[BEGIN]

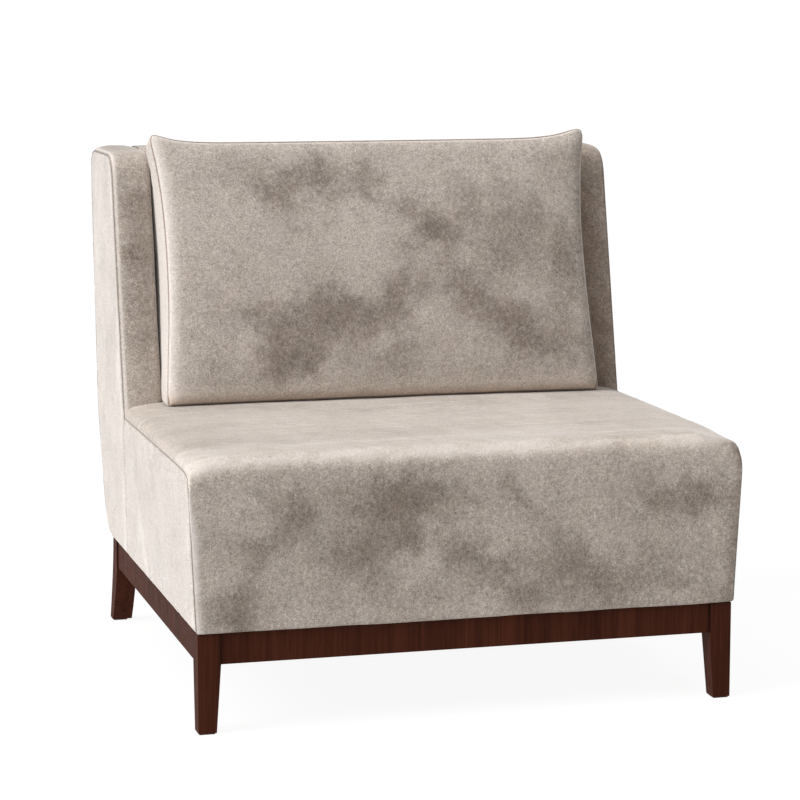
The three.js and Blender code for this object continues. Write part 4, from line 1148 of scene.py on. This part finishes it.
# ------------------------------------------------------- soft pieces inside
def inner_piece(name, node, material, body, move, bevel=4.0, lumps=0.5, seed=3, cuts=26.0):
    """a foam or wadding piece from its own solid: drawn in and its edges rounded"""
    src = NODES[node]
    me = src.data.copy()
    me.name = name
    bm = bmesh.new()
    bm.from_mesh(me)
    bmesh.ops.remove_doubles(bm, verts=bm.verts, dist=0.00001)
    for v in bm.verts:
        p = np.array(v.co) * 1000 - [0, SHIFT_Y, 0]
        v.co = Vector((move(p, np.array(v.normal)) + [0, SHIFT_Y, 0]) * 0.001)
    bmesh.ops.dissolve_limit(bm, angle_limit=0.01, verts=bm.verts, edges=bm.edges)
    bmesh.ops.triangulate(bm, faces=bm.faces)
    bm.to_mesh(me)
    bm.free()
    ob = bpy.data.objects.new(name, me)
    bpy.context.scene.collection.objects.link(ob)
    b = ob.modifiers.new("round", "BEVEL")
    b.width = bevel * 0.001
    b.segments = 3
    b.limit_method = "ANGLE"
    b.angle_limit = math.radians(40)
    me.shade_flat()
    return place(ob, body, material, [node])


def inset(d):
    return lambda p, n: p - n * d


def from_side(d):
    def go(p, n):
        q = p.copy()
        if abs(q[0]) > 451.5:
            q[0] -= math.copysign(min(d, abs(abs(q[0]) - 451.2) * 0.5), q[0])
        return q
    return go




def seat_inset(p, n):
    q = p - n * 1.8
    if abs(q[0]) > 440:
        q[0] -= math.copysign(6.0, q[0])
    if q[2] > 380 and abs(q[0]) > 425:
        q[2] -= 3.0
    return q


inner_piece("seat_foam_block", "seat_foam", foam_seat, "frame", seat_inset, 6)
inner_piece("seat_front_wadding", "seat_front_pad", wadding, "frame", lambda p, n: p + [0, 1.0 if p[1] < -406 else 0, 0], 1.2)
for side in ("left", "right"):
    inner_piece(f"seat_side_wadding_{side}", f"seat_side_pad_{side}", wadding, "frame", from_side(2.4), 1.2)
    inner_piece(f"back_side_wadding_{side}", f"side_pad_{side}", wadding, "frame", from_side(2.4), 1.2)
    inner_piece(f"wing_foam_block_{side}", f"wing_foam_{side}", foam_seat, "frame", inset(1.4), 3)


def back_inset(p, n):
    q = p - n * 1.4
    if abs(q[0]) > 375:
        q[0] -= math.copysign(5.0, q[0])
    if q[2] > 800:
        q[2] -= 3.5
    return q


def fill_inset(p, n):
    """the filling does not reach into the cover's pulled-out corners"""
    q = p - n * 3.4
    u, up = abs(q[0]), (q[1] - 190.2) * SIN + (q[2] - 440.0) * COS
    ear = smooth_step((u - 330) / 50) * smooth_step((up - 400) / 40)
    q[0] -= math.copysign(13.0 * ear, q[0])
    return q - np.array([0, SIN, COS]) * 15.0 * ear


inner_piece("inside_back_foam_block", "inside_back_foam", foam_seat, "frame", back_inset, 5)
inner_piece("cushion_filling", "cushion_insert", fibre, "back_cushion", fill_inset, 7)
inner_piece("spring_felt", "seat_insulator", felt, "frame", lambda p, n: p, 0.4)


# springy straps behind the inside back
def strap(name, node, z):
    lo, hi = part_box(node)
    us = np.linspace(lo[0], hi[0], 61) * 1000
    vs = np.linspace(-25, 25, 9)
    y = inside_back(z) + 58
    sag = 3.5 * np.cos(np.clip(us / us[-1], -1, 1) * math.pi / 2)
    P = np.stack([us[:, None] * np.ones(9), y + (vs * SIN)[None] + sag[:, None],
                  z + (vs * COS)[None] + 0 * us[:, None]], -1)
    ob = new_object(name, P, grid_faces(61, 9))
    shell(ob, 1.8)
    return place(ob, "frame", webbing, [node])


for k, z in enumerate((520, 660, 800)):
    strap(f"back_strap_{k + 1}", f"back_web_{k + 1}", z)

# dust cloth under the seat, tacked along its edges and slack between
lo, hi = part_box("dust_cover")
x1, y0, y1 = hi[0] * 1000, lo[1] * 1000 - SHIFT_Y, hi[1] * 1000 - SHIFT_Y
us = np.linspace(-x1, x1, 121)
vs = np.linspace(y0, y1, 111)
notch_x, notch_y0, notch_y1 = 411.6, -368.0, 368.0
gx = np.clip(1 - (us / x1) ** 6, 0, 1)
gy = np.clip(1 - (2 * (vs - y0) / (y1 - y0) - 1) ** 6, 0, 1)
P = np.stack([us[:, None] * np.ones(len(vs)), vs[None] * np.ones((len(us), 1)), np.zeros((len(us), len(vs)))], -1)
sag = 5.5 * (np.cos(us / x1 * math.pi / 2) ** 0.7)[:, None] * (np.sin((vs - y0) / (y1 - y0) * math.pi) ** 0.7)[None]
P[..., 2] = 156.9 - sag + 0.5 * waves(97, 120)(P) * gx[:, None] * gy[None] \
    + 0.45 * waves(98, 26)(P) * (1 - gx[:, None] * gy[None]) * 0.7
um, vm = (us[:-1] + us[1:]) / 2, (vs[:-1] + vs[1:]) / 2
keep = ~((np.abs(um)[:, None] > notch_x) & ((vm[None] > notch_y1) | (vm[None] < notch_y0)))
dust = new_object("dust_cloth_sheet", P, grid_faces(len(us), len(vs), flip=True, keep=keep))
shell(dust, 0.6)
place(dust, "frame", dust_cloth, ["dust_cover"])

# ------------------------------------------------------------------ the zip
zip_y = 190.2 + 10 * SIN + 10 * COS
tape_lo, tape_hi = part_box("zip_tape")
us = np.linspace(-ZIP_HALF - 11.5, ZIP_HALF + 11.5, 161)
vs = np.linspace(-10.6, 10.6, 13)
P = np.stack([us[:, None] * np.ones(13), zip_y + vs[None] + 0 * us[:, None],
              456.7 - 0.25 * np.exp(-(vs / 2.0) ** 2)[None] + 0.15 * waves(99, 24)(
                  np.stack([us[:, None] * np.ones(13), vs[None] + 0 * us[:, None], np.zeros((161, 13))], -1))], -1)
tape = new_object("zip_tape_woven", P, grid_faces(161, 13))
shell(tape, 0.7)
place(tape, "back_cushion", tape_cloth, ["zip_tape"])


def block(bm, x0, x1, ya, yb, z0, z1):
    vs = [bm.verts.new(((x + 0.0) * 0.001, (y + SHIFT_Y) * 0.001, z * 0.001))
          for z in (z0, z1) for y in (ya, yb) for x in (x0, x1)]
    for f in ((0, 2, 3, 1), (4, 5, 7, 6), (0, 1, 5, 4), (2, 6, 7, 3), (0, 4, 6, 2), (1, 3, 7, 5)):
        bm.faces.new([vs[k] for k in f])


bm = bmesh.new()
pitch, count = 1.9, int(2 * (ZIP_HALF - 4) / 1.9)
for k in range(count):
    x = -ZIP_HALF + 4 + k * pitch
    sgn = 1 if k % 2 else -1
    block(bm, x - 0.6, x + 0.6, zip_y + (sgn * 0.9) - 1.35, zip_y + (sgn * 0.9) + 1.35, 454.0, 455.75)
me = bpy.data.meshes.new("zip_teeth")
bm.to_mesh(me)
bm.free()
teeth = bpy.data.objects.new("zip_teeth", me)
bpy.context.scene.collection.objects.link(teeth)
mod = teeth.modifiers.new("round", "BEVEL")
mod.width, mod.segments = 0.00025, 2
place(teeth, "back_cushion", zip_metal)

bm = bmesh.new()
xs = ZIP_HALF - 26
block(bm, xs - 7.6, xs + 7.6, zip_y - 3.7, zip_y + 3.7, 450.9, 452.5)
block(bm, xs - 7.6, xs + 7.6, zip_y - 3.7, zip_y - 2.75, 452.5, 455.0)
block(bm, xs - 7.6, xs + 7.6, zip_y + 2.75, zip_y + 3.7, 452.5, 455.0)
block(bm, xs - 6.8, xs - 3.4, zip_y - 1.1, zip_y + 1.1, 449.6, 450.9)
block(bm, xs - 7.0, xs + 21.5, zip_y - 2.5, zip_y - 1.2, 449.55, 450.45)
block(bm, xs - 7.0, xs + 21.5, zip_y + 1.2, zip_y + 2.5, 449.55, 450.45)
block(bm, xs + 8.0, xs + 21.5, zip_y - 1.2, zip_y + 1.2, 449.6, 450.4)
bmesh.ops.remove_doubles(bm, verts=bm.verts, dist=0.000001)
me = bpy.data.meshes.new("zip_slider_body")
bm.to_mesh(me)
bm.free()
slider = bpy.data.objects.new("zip_slider_body", me)
bpy.context.scene.collection.objects.link(slider)
mod = slider.modifiers.new("round", "BEVEL")
mod.width, mod.segments = 0.0003, 2
place(slider, "zip_slider", zip_metal, ["zip_slider"])


# ------------------------------------------- carried-over pieces and their looks
def dress(node, material, bevel=0.0, segments=2):
    ob = NODES[node]
    if not ob.data.materials:
        ob.data.materials.append(material)
    for sl in ob.material_slots:
        sl.material = material
    if bevel:
        b = ob.modifiers.new("edge", "BEVEL")
        b.width = bevel * 0.001
        b.segments = segments
        b.limit_method = "ANGLE"
        b.angle_limit = math.radians(35)


for a in ("front", "rear"):
    for b in ("left", "right"):
        dress(f"leg_{a}_{b}", espresso, 1.3, 3)
        dress(f"glide_{a}_{b}", glide_plastic, 0.5)
        dress(f"corner_block_{a}_{b}", frame_wood, 0.8)
        dress(f"leg_bolt_{a}_{b}", bolt_steel, 0.3)
for k in ("front", "rear", "left", "right"):
    dress(f"base_rail_{k}", espresso, 0.8, 2)
    dress(f"seat_board_{k}", plywood_y if k in ("left", "right") else plain_wood(f"plywood_{k}", (212, 184, 138), (188, 154, 108), "x"), 0.6)
for k in range(1, 6):
    dress(f"seat_spring_{k}", spring_steel)
    NODES[f"seat_spring_{k}"].data.shade_smooth()
for k in ("left", "right"):
    dress(f"wing_panel_{k}", plywood, 0.6)
dress("back_rail_top", frame_wood, 0.8)
dress("back_rail_bottom", frame_wood, 0.8)

# ------------------------------------------------------ floor, lights, camera
me = bpy.data.meshes.new("floor")
bm = bmesh.new()
bmesh.ops.create_grid(bm, x_segments=24, y_segments=24, size=14)
bm.to_mesh(me)
bm.free()
floor = bpy.data.objects.new("floor", me)
bpy.context.scene.collection.objects.link(floor)
n = Nodes("floor")
n.set(base=(0.08, 0.08, 0.08, 1), rough=0.95, spec=0.05)
n.shader.inputs["Emission Color"].default_value = (1, 1, 1, 1)
n.shader.inputs["Emission Strength"].default_value = 0.925
me.materials.append(n.m)

world = bpy.data.worlds.new("studio")
bpy.context.scene.world = world
world.use_nodes = True
tree = world.node_tree
bg = tree.nodes["Background"]
seen = tree.nodes.new("ShaderNodeLightPath")
shade = tree.nodes.new("ShaderNodeMix")
shade.data_type = "RGBA"
shade.inputs[6].default_value = (1.0, 0.978, 0.950, 1)
shade.inputs[7].default_value = (1.0, 1.0, 1.0, 1)
tree.links.new(seen.outputs["Is Camera Ray"], shade.inputs[0])
tree.links.new(shade.outputs[2], bg.inputs[0])
level = tree.nodes.new("ShaderNodeMapRange")
level.inputs["To Min"].default_value = 0.25          # what lights the chair
level.inputs["To Max"].default_value = 1.05          # the pale backdrop
tree.links.new(seen.outputs["Is Camera Ray"], level.inputs["Value"])
tree.links.new(level.outputs[0], bg.inputs[1])


def sun(name, towards, power, soft, colour=(1, 1, 1)):
    li = bpy.data.lights.new(name, "SUN")
    li.energy, li.angle, li.color = power, math.radians(soft), colour
    ob = bpy.data.objects.new(name, li)
    ob.rotation_euler = Vector(towards).to_track_quat("-Z", "Y").to_euler()
    bpy.context.scene.collection.objects.link(ob)
    return ob


sun("key_left", (0.80, 0.16, -0.56), 3.5, 34, (1.0, 0.997, 0.995))
sun("top_soft", (0.10, 0.20, -1.0), 1.5, 60, (1.0, 0.995, 0.985))

cam = bpy.data.cameras.new("camera")
cam.lens, cam.sensor_width, cam.sensor_fit = 121.05, 36, "AUTO"
cam.clip_start, cam.clip_end = 0.05, 100
camera = bpy.data.objects.new("camera", cam)
camera.location = (-1.2351, -4.5277, 1.1469)
camera.rotation_euler = (Vector((-0.0084, -0.055, 0.46135)) - camera.location).to_track_quat("-Z", "Y").to_euler()
bpy.context.scene.collection.objects.link(camera)
bpy.context.scene.camera = camera
bpy.context.scene.view_settings.view_transform = "Standard"
bpy.context.scene.view_settings.look = "None"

[END]

**Set task:**
Tally the lines that hold the string "scene" and state the total, nothing more.

**Task solution:**
11